Aksesoris tersebut misalnya dukuah (kalung), galang (gelang), dan cincin. Dukuah ada beberapa motif, yaitu kalung perada, daraham, kaban, manik pualam, cekik leher, dan dukuh panyiaram. Secara filosofis, dukuah melambangkan bahwa seorang perempuan harus selalu mengerjakan segala sesuatu dalam azas lingkaran kebenaran. Sementara motif galang antara lain galang bapahek, kunci maiek, galang rago-rago, galang ula, dan galang basa. Pemakaian gelang memiliki filosofi bahwa seorang perempuan memiliki batasan-batasan tertentu dalam melakukan aktivitasnya. 

Pemerintah Provinsi Sumatera Barat melalui Dinas Kebudayaan telah mengidentifikasi pakaian adat perempuan Minangkabau mencapai 800 jenis dan sedang didokumentasikan agar tetap terjaga sebagai kekayaan budaya.

Ketua Dekranasda Provinsi Sumatera Barat,Hj.Nevi Irwan Prayitno, menyambut positif hal tersebut, dan mengajak serta seluruh Ketua Dekranasda Kabupaten/Kota se-Sumatera Barat, untuk dapat memprogramkan kelestarian pakaian adat masing-masing daerah di Ranah Minang. Menurutnya jumlah yang cukup fantastis itu karena pada masing-masing nagari di Sumbar, terdapat perbedaan jenis pakaian adat perempuan. Bahkan dalam satu nagari, namun berbeda suku juga terdapat perbedaan.

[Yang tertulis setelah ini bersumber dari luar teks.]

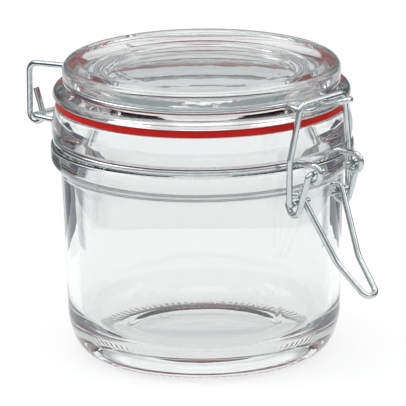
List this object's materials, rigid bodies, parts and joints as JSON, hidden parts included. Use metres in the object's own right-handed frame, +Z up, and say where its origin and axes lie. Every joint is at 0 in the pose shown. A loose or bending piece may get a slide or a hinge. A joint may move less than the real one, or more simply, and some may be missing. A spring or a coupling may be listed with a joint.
{
  "type": "clip-top glass jar",
  "caption": "Round clear glass storage jar with a hinged glass lid, a flat rubber sealing ring and a wire bail clip that clamps the lid at the front.",
  "frame": {"origin": "centre of the jar's base, on the jar's axis, at the height of the ring that it stands on", "axes": "+Z up along the jar's axis, +X towards the latch, the lid's hinge at -X"},
  "size_m": [0.1375, 0.0988, 0.0966],
  "materials": {
    "jar_glass": "clear pressed soda-lime glass",
    "lid_glass": "clear pressed soda-lime glass",
    "red_rubber": "matt moulded red rubber",
    "steel_wire": "bright zinc-plated drawn wire"
  },
  "bodies": {
    "jar": {"glass_jar": "jar_glass", "neck_wire": "steel_wire"},
    "lid": {"glass_lid": "lid_glass", "sealing_ring": "red_rubber", "lid_wire": "steel_wire", "latch_tongue": "steel_wire"},
    "lever": {"latch_lever": "steel_wire"},
    "link": {"closing_link": "steel_wire"}
  },
  "joints": [
    {"name": "lid_hinge", "type": "hinge", "parent": "jar", "child": "lid", "pos_m": [-0.0602, 0, 0.0714], "axis": [0, -1, 0], "range_deg": [0, 105]},
    {"name": "lever_pivot", "type": "hinge", "parent": "jar", "child": "lever", "pos_m": [0.0564, 0, 0.07], "axis": [0, -1, 0], "range_deg": [0, 150], "deforming": ["latch_tongue"]},
    {"name": "link_pivot", "type": "hinge", "parent": "lever", "child": "link", "pos_m": [0.04995, 0, 0.0593], "axis": [0, -1, 0], "range_deg": [-135, 0]}
  ],
  "couplings": [
    {"joint": "link_pivot", "follows": "lever_pivot", "ratio": -0.9}
  ]
}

Perbedaan itu diantaranya terletak pada ornamen dan pernik yang digunakan serta perlengkapan lain seperti suntiang (hiasan kepala).Hal itu, harus didokumentasikan secepatnya karena jika tidak bisa terancam punah dan tidak diketahui lagi oleh generasi penerusnya.

Saat ini telah dilakukan pendokumentasian terhadap 234 jenis dan terus dilanjutkan sesuai anggaran yang tersedia. Diharapkan dalam dua atau tiga tahun ke depan, seluruh jenis pakaian itu bisa didokumentasikan dengan baik.

Gubernur Sumbar, Irwan Prayitno sangat mendukung upaya yang dilakukan Dinas Kebudayaan itu karena kekayaan budaya Minang Kabau juga berkaitan erat dengan pariwisata di Sumatera Barat yang bisa membantu meningkatkan kesejahteraan masyarakat. Beliau menilai pernak-pernik pakaian adat perempuan Minang yang rumit itu akan sangat menarik bagi wisatawan terutama untuk kaum hawa dalam mencobanya. Disamping kita juga perlu menjaga kelestarian pakaian adat Minang dalam event nasional dan internasional karena ini adalah kekayaan masyarakat Minangkabau," ujarnya. Beliau berharap semua pihak yang terkait dengan kebudayaan bisa saling membantu dalam melestarikan kekayaan itu.